[start of Data to use]
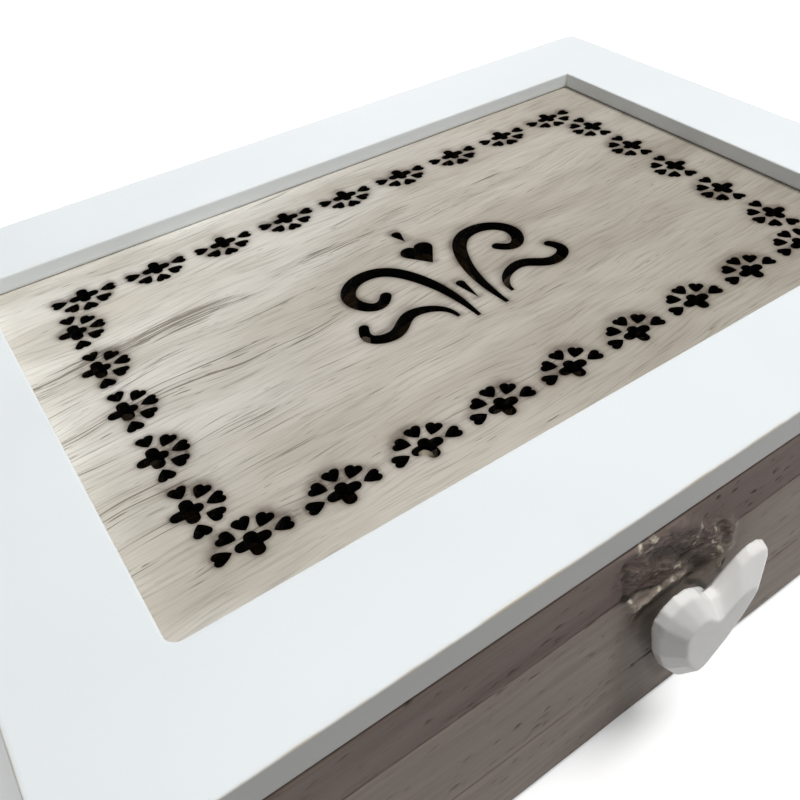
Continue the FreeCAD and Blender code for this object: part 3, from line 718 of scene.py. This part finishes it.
def fretwork_outlines(fret):
    """Every cut-out of the panel, anticlockwise, in millimetres from the panel's middle."""
    heart = heart_outline(fret.heart_width, fret.heart_length, fret.heart_lobe, 7, fret.heart_bulge)
    flower = [eye_outline((fret.eye_side, fret.eye_head, fret.eye_side, fret.eye_tail), fret.eye_arm, 9)]
    reaches = (fret.side_reach, fret.slant_reach, fret.top_reach, fret.slant_reach, fret.side_reach)
    for index, reach in enumerate(reaches):
        angle = math.radians(45 * index)
        tip = reach - fret.heart_middle
        flower.append(turned(heart, 45 * index - 90, tip * math.cos(angle), tip * math.sin(angle)))
    places = []
    for index in range(fret.row_flowers):
        x = (index - (fret.row_flowers - 1) / 2) * fret.row_pitch
        places += [(0, x, -fret.row_distance), (180, x, fret.row_distance)]
    for index in range(fret.column_flowers):
        y = (index - (fret.column_flowers - 1) / 2) * fret.column_pitch
        places += [(-90, -fret.column_distance, y), (90, fret.column_distance, y)]
    wider = (fret.stretch_x, fret.stretch_y)
    outlines = [turned(part, degrees) * wider + (x, y) for degrees, x, y in places for part in flower]
    outlines.append(heart_outline(*CENTRE_HEART, 20) + (0, CENTRE_HEART_TIP))
    outlines += [drop_outline(long, radius, 18) + (0, point) for point, long, radius in DROPS]
    for stroke in (stroke_outline(*stroke) for stroke in STROKES):
        outlines += [stroke, (stroke * (-1, 1))[::-1]]
    return outlines


# Distances from the cuts at which the panel's mesh has points for the soot
SOOT_RINGS = (0.3, 0.65, 1.1, 1.9, 3.0)
# Spacing of its points farther off, and how far they stay from the panel's edge
PLAIN_SPACING = 5.0
PLAIN_MARGIN = 3.0
# How much sharper the panel's corners are than the top frame's
PANEL_CORNER_LESS = 0.8


def points_beside(outlines, nearest, distances):
    """Points at set distances outside every second point of the outlines, clear of other outlines."""
    beside = []
    for outline in outlines:
        along = np.roll(outline, -1, axis=0) - np.roll(outline, 1, axis=0)
        away = np.column_stack((along[:, 1], -along[:, 0]))
        away /= np.maximum(np.linalg.norm(away, axis=1), 1e-9)[:, None]
        for distance in distances:
            for x, y in (outline + away * distance)[::2]:
                if nearest.find((x, y, 0))[2] > 0.85 * distance:
                    beside.append((x, y))
    return beside


def soot_amount(x, y, nearest, reach):
    """How far soot and heat have browned one place of the panel."""
    # Soot has drifted up to 2 mm towards the back, more beside some cuts than others
    drift = min(max(0.5 + 1.6 * wavering(x, y, 9.0, 5.0, 13.0), 0), 1)
    behind = nearest.find((x, y - 2.2 * reach, 0))[2]
    soot = 0.62 * drift * math.exp(-behind / (2.0 * reach))
    return min(0.55 * math.exp(-nearest.find((x, y, 0))[2] / (1.3 * reach)) + soot, 1)


def build_fret_panel(sizes, fret, materials):
    """Veneered panel pierced by the fretwork, with its burnt cut walls."""
    outlines = fretwork_outlines(fret)
    half = (PANEL_HIGH - PANEL_LOW) / 2
    middle = (PANEL_HIGH + PANEL_LOW) / 2
    edge_points = np.vstack(outlines)
    nearest = kdtree.KDTree(len(edge_points))
    for index, (x, y) in enumerate(edge_points):
        nearest.insert((x, y, 0), index)
    nearest.balance()
    extra = points_beside(outlines, nearest, SOOT_RINGS)
    for x in np.arange(-half.x + PLAIN_MARGIN, half.x - PLAIN_MARGIN, PLAIN_SPACING):
        for y in np.arange(-half.y + PLAIN_MARGIN, half.y - PLAIN_MARGIN, PLAIN_SPACING):
            if nearest.find((x, y, 0))[2] > SOOT_RINGS[-1]:
                extra.append((x, y))
    loops = [np.array(rounded_ring(half.x, half.y, sizes.corner_radius - PANEL_CORNER_LESS))] + outlines
    starts = np.cumsum([0] + [len(loop) for loop in loops])
    rings = [list(range(first, last)) for first, last in zip(starts, starts[1:])]
    flat = [Vector(point) for point in np.vstack(loops + [np.array(extra)])]
    flat, _, triangles, sources, _, owners = geometry.delaunay_2d_cdt(flat, [], rings, 1, 1e-4)
    kept = [triangle for triangle, owner in zip(triangles, owners) if list(owner) == [0]]
    place = {source: index for index, merged in enumerate(sources) for source in merged}
    level = len(flat)
    faces = [tuple(triangle) for triangle in kept]
    faces += [tuple(level + index for index in reversed(triangle)) for triangle in kept]
    outer_walls = len(faces) + len(rings[0])
    for ring in rings:
        around = [place[index] for index in ring]
        for here, onward in zip(around, around[1:] + around[:1]):
            faces.append((here, level + here, level + onward, onward))
    points = [
        (middle.x + x, middle.y + y, height) for height in (PANEL_HIGH.z, PANEL_LOW.z) for x, y in flat
    ]
    made = mesh_object("fretwork_panel", points, faces, materials)
    for polygon in made.data.polygons[outer_walls:]:
        polygon.material_index = 1
    scorch = [soot_amount(x, y, nearest, sizes.scorch_reach) for x, y in flat]
    mark_points(made, scorch=scorch * 2)
    mend_normals(made)
    return made


def mend_normals(made):
    """Turn every face outwards and drop points that no face uses."""
    work = bmesh.new()
    work.from_mesh(made.data)
    loose = [point for point in work.verts if not point.link_faces]
    bmesh.ops.delete(work, geom=loose, context="VERTS")
    bmesh.ops.recalc_face_normals(work, faces=work.faces)
    work.to_mesh(made.data)
    work.free()


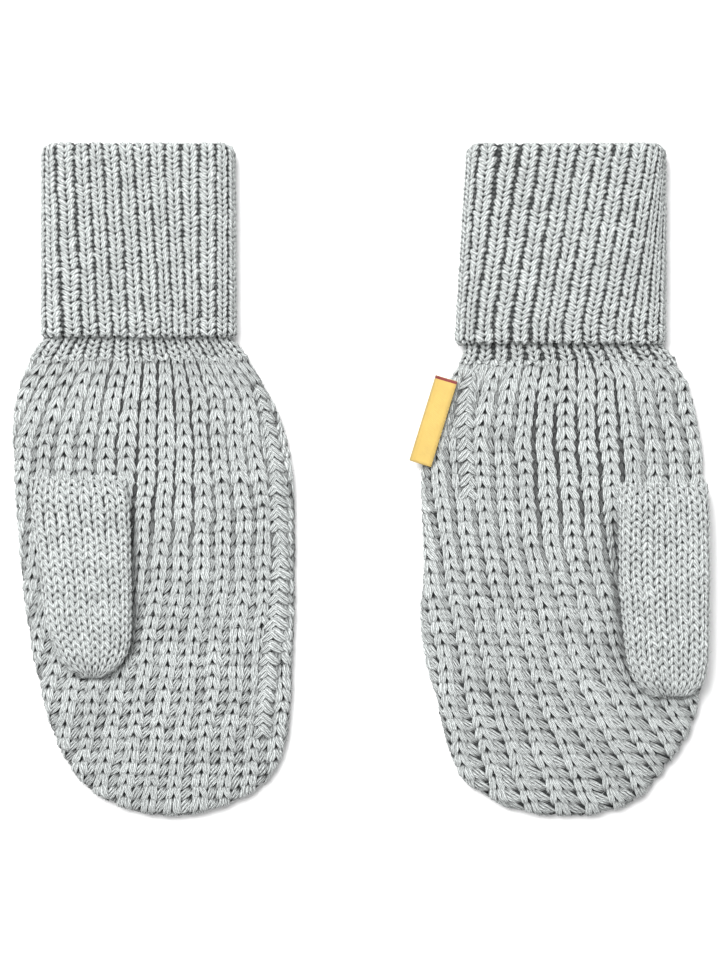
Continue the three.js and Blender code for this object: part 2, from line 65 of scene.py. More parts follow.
HAND = {
    LEFT: table(
        "y left right gutter pitch_left pitch_right",
        (29.4, -83.3, -27.2, -50.5, 3.8, 3.2),
        (25.9, -85.0, -24.8, -50.5, 4.1, 3.6),
        (20.9, -86.3, -22.0, -50.5, 4.5, 4.1),
        (15.9, -87.0, -19.8, -50.5, 4.8, 4.2),
        (9.0, -87.2, -17.8, -50.5, 5.1, 4.3),
        (1.0, -87.1, -16.6, -50.8, 5.2, 4.6),
        (-8.0, -86.3, -16.1, -51.6, 5.2, 5.0),
        (-17.0, -85.6, -16.0, -52.3, 5.2, 5.1),
        (-26.0, -84.9, -16.0, -53.2, 5.3, 5.3),
        (-35.0, -83.7, -16.1, -54.8, 5.5, 5.5),
        (-44.0, -82.3, -16.5, -56.1, 5.6, 5.6),
        (-54.0, -80.0, -16.8, -57.8, 5.9, 5.9),
        (-64.1, -77.0, -17.8, -59.4, 5.9, 5.9),
        (-71.6, -73.3, -20.5, -60.8, 6.1, 6.1),
        (-76.6, -69.5, -24.5, -61.5, 6.1, 6.1),
        (-80.1, -64.6, -29.8, -62.0, 6.2, 6.2),
        (-82.9, -58.6, -36.6, -62.4, 6.2, 6.2),
        (-84.5, -50.5, -43.5, -62.6, 6.2, 6.2),
    ),
    RIGHT: table(
        "y left right gutter pitch_left pitch_right",
        (28.4, 24.3, 80.0, 54.0, 4.3, 4.3),
        (25.4, 22.3, 81.8, 54.3, 4.7, 4.7),
        (20.9, 19.8, 83.5, 54.1, 4.9, 4.9),
        (15.9, 17.8, 84.7, 54.0, 5.1, 5.1),
        (9.0, 16.0, 85.7, 54.2, 5.4, 5.4),
        (1.0, 15.1, 86.3, 54.8, 5.4, 5.4),
        (-8.0, 15.2, 86.5, 55.2, 5.3, 5.3),
        (-17.0, 15.7, 86.5, 56.0, 5.2, 5.2),
        (-26.0, 15.4, 86.5, 57.9, 5.3, 5.3),
        (-35.0, 15.0, 86.5, 60.2, 5.4, 5.4),
        (-44.0, 16.0, 86.5, 62.5, 5.5, 5.5),
        (-54.0, 18.7, 85.5, 67.2, 6.0, 6.0),
        (-64.1, 20.8, 82.5, 72.7, 6.4, 6.4),
        (-71.6, 23.5, 77.3, 77.7, 6.9, 6.9),
        (-76.0, 26.3, 74.0, 80.4, 7.1, 7.1),
        (-79.6, 31.8, 70.6, 82.4, 7.3, 7.3),
        (-82.4, 37.0, 65.4, 84.0, 7.4, 7.4),
        (-84.5, 46.0, 57.5, 85.0, 7.5, 7.5),
    ),
}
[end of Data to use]
| Your goal |
Print the listing above from its first line through the line with "return outlines", and stop there.

| Result of the task |
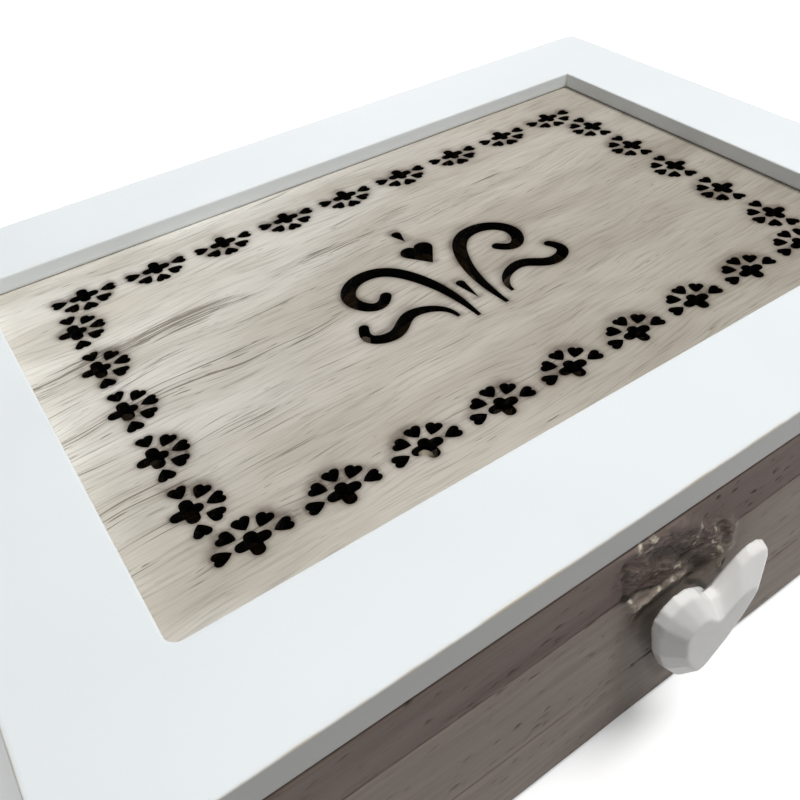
Continue the FreeCAD and Blender code for this object: part 3, from line 718 of scene.py. This part finishes it.
def fretwork_outlines(fret):
    """Every cut-out of the panel, anticlockwise, in millimetres from the panel's middle."""
    heart = heart_outline(fret.heart_width, fret.heart_length, fret.heart_lobe, 7, fret.heart_bulge)
    flower = [eye_outline((fret.eye_side, fret.eye_head, fret.eye_side, fret.eye_tail), fret.eye_arm, 9)]
    reaches = (fret.side_reach, fret.slant_reach, fret.top_reach, fret.slant_reach, fret.side_reach)
    for index, reach in enumerate(reaches):
        angle = math.radians(45 * index)
        tip = reach - fret.heart_middle
        flower.append(turned(heart, 45 * index - 90, tip * math.cos(angle), tip * math.sin(angle)))
    places = []
    for index in range(fret.row_flowers):
        x = (index - (fret.row_flowers - 1) / 2) * fret.row_pitch
        places += [(0, x, -fret.row_distance), (180, x, fret.row_distance)]
    for index in range(fret.column_flowers):
        y = (index - (fret.column_flowers - 1) / 2) * fret.column_pitch
        places += [(-90, -fret.column_distance, y), (90, fret.column_distance, y)]
    wider = (fret.stretch_x, fret.stretch_y)
    outlines = [turned(part, degrees) * wider + (x, y) for degrees, x, y in places for part in flower]
    outlines.append(heart_outline(*CENTRE_HEART, 20) + (0, CENTRE_HEART_TIP))
    outlines += [drop_outline(long, radius, 18) + (0, point) for point, long, radius in DROPS]
    for stroke in (stroke_outline(*stroke) for stroke in STROKES):
        outlines += [stroke, (stroke * (-1, 1))[::-1]]
    return outlines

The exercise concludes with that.